On Beauty

Is it really possible to get burnt out on beauty? I've been trying to decide that these last couple of days. I've seen so much that is beautiful, from the grandeur of St. Peter's Basilica to the simple hermitage of St. Francis and the Italian countryside. In the first couple of days, I instantly reacted to the beauty that I saw, whether with an internal gasp of awe or sometimes, with tears. Yet today, when I saw the Duomo of Siena, it was as if I already expected beauty, and in expecting, I lost the joy of the immediate experience.

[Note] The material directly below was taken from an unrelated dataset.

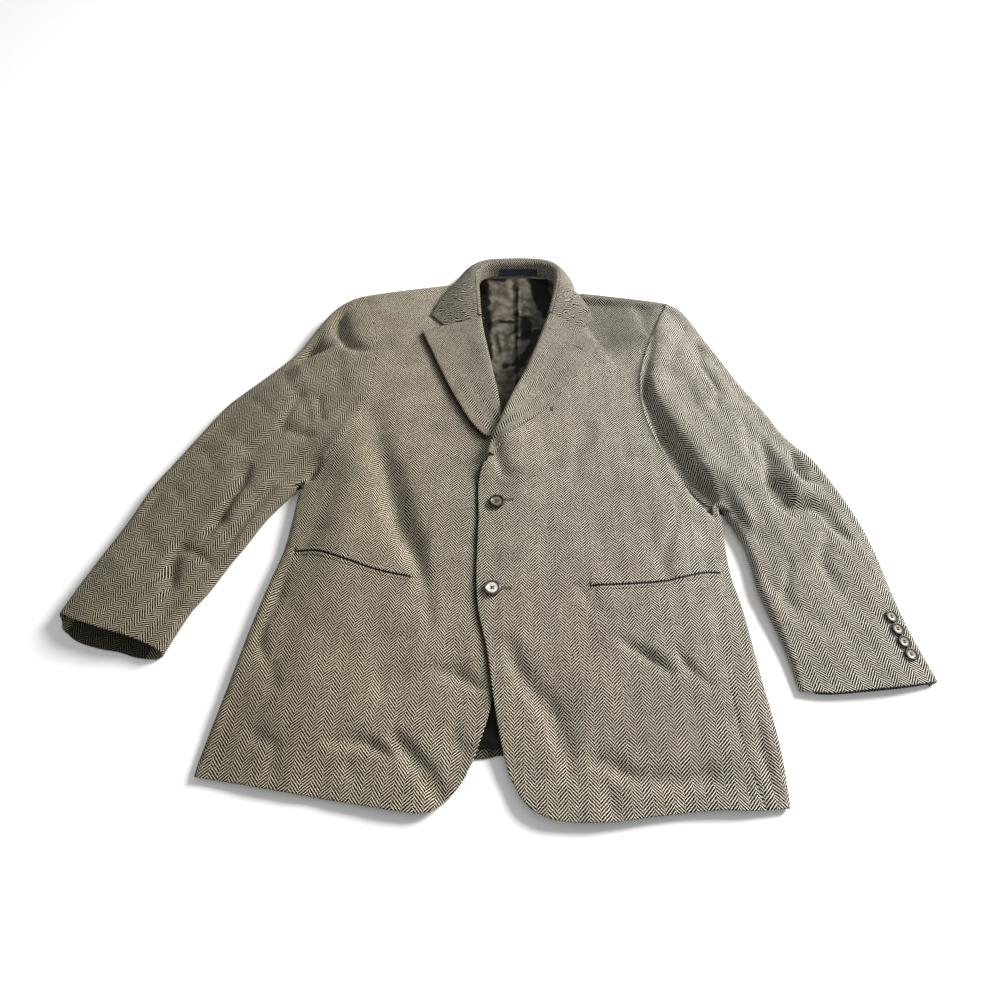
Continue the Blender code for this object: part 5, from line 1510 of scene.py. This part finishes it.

I think the problem lies in the fact that in the first days, the visual reaction led immediately to an appreciation of the creators and the Creator of that beauty. Now, sensory overload is getting in the way of true appreciation. Beauty is never only physical. Women know that a man's "appreciation" of her body on a purely physical plane is neither real nor good, for it ignores who she is in herself and reduces her to matter. The word implies a recognition of the preciousness of a thing, which as we know is not based solely on earthly value. The things of this world are precious insofar as they belong to the spiritual world, as our souls, or direct towards the spiritual world, as does beauty.
In these next few days, and in the coming months, I have to regain a sense of joy, of looking beyond. The eyes and the brain can easily be surfeited with much beauty, but the soul cannot, when it sees in the earthly a reflection, a foreshadowing, of Beauty itself.